When you serve with love — with genuine care for the impact of your work, with attention to quality, with presence in each interaction — the work becomes spiritual practice. You are not separate from what you do; your consciousness flows into it. This is Virtue in action across the Service dimension: the embodiment of ethical principles in the actual work you do. Service aligned with love is service that costs something and gives something. It requires presence, vulnerability, commitment. It is the most sustainable form of work because it nourishes both the server and the served.

Vocation and Right Livelihood

Right livelihood — the ethical orientation of work — is not a separate pillar but the animating principle of Vocation. It is not a constraint on ambition but its proper orientation. Value creation that serves evolution and aligns with dharma generates wealth and freedom simultaneously — not as a by-product but as a natural consequence.

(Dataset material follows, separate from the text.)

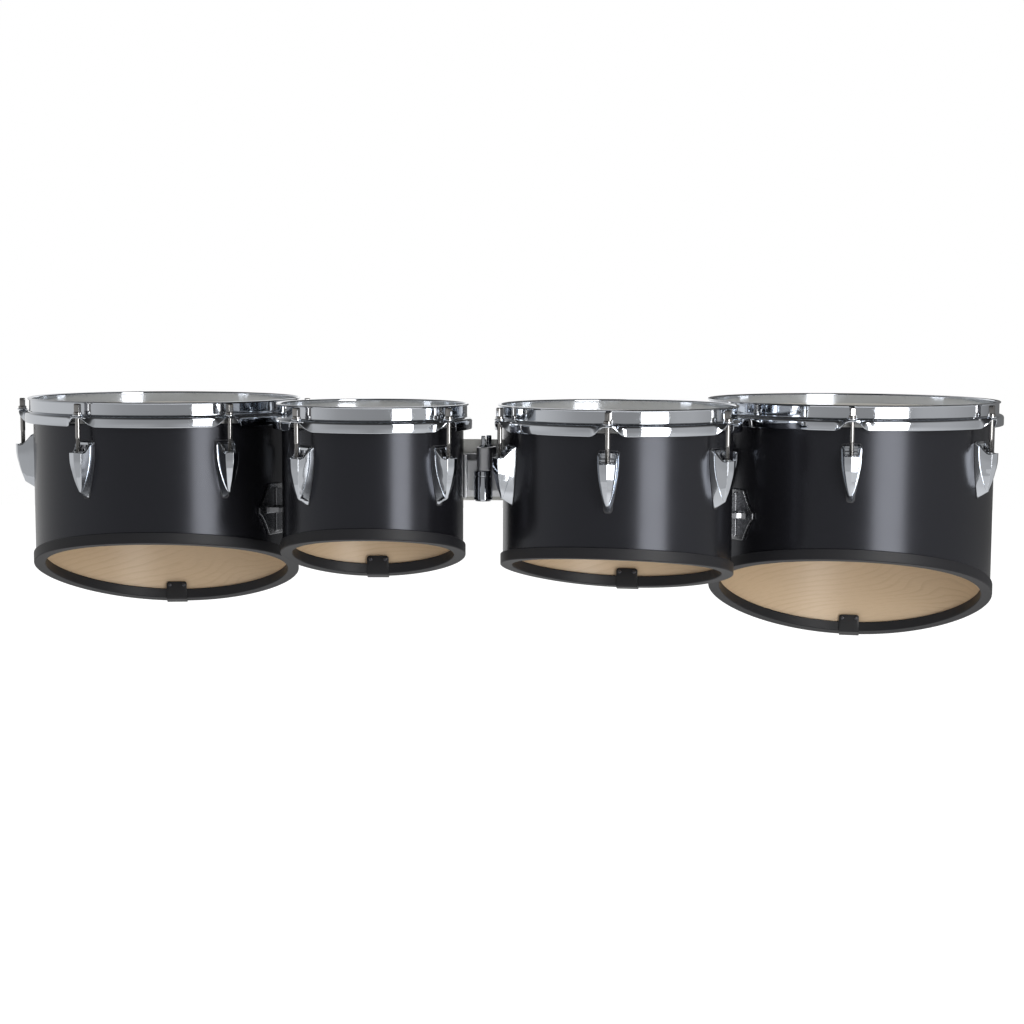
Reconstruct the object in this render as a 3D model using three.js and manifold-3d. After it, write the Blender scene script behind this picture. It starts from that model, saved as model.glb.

Harmonism rejects the false binary between spiritual poverty and materialist greed. Material abundance in the service of dharma is not only permissible but necessary: the work of Harmonia itself — offering Harmonist framework, guidance, content, and systems thinking for integral transformation — is an expression of vocation aligned with right livelihood.

The practical expression of right livelihood within Vocation means: earning in a way that is sustainable, honest, and aligned with the well-being of all. It means refusing work that harms, even if profitable. It means building business models that serve both personal flourishing and collective good. The distinction between Vocation and Value Creation makes this clear: Vocation is the path you walk (the ethical stance and career direction), while Value Creation is the output that reaches the world. Both must be in alignment for true service.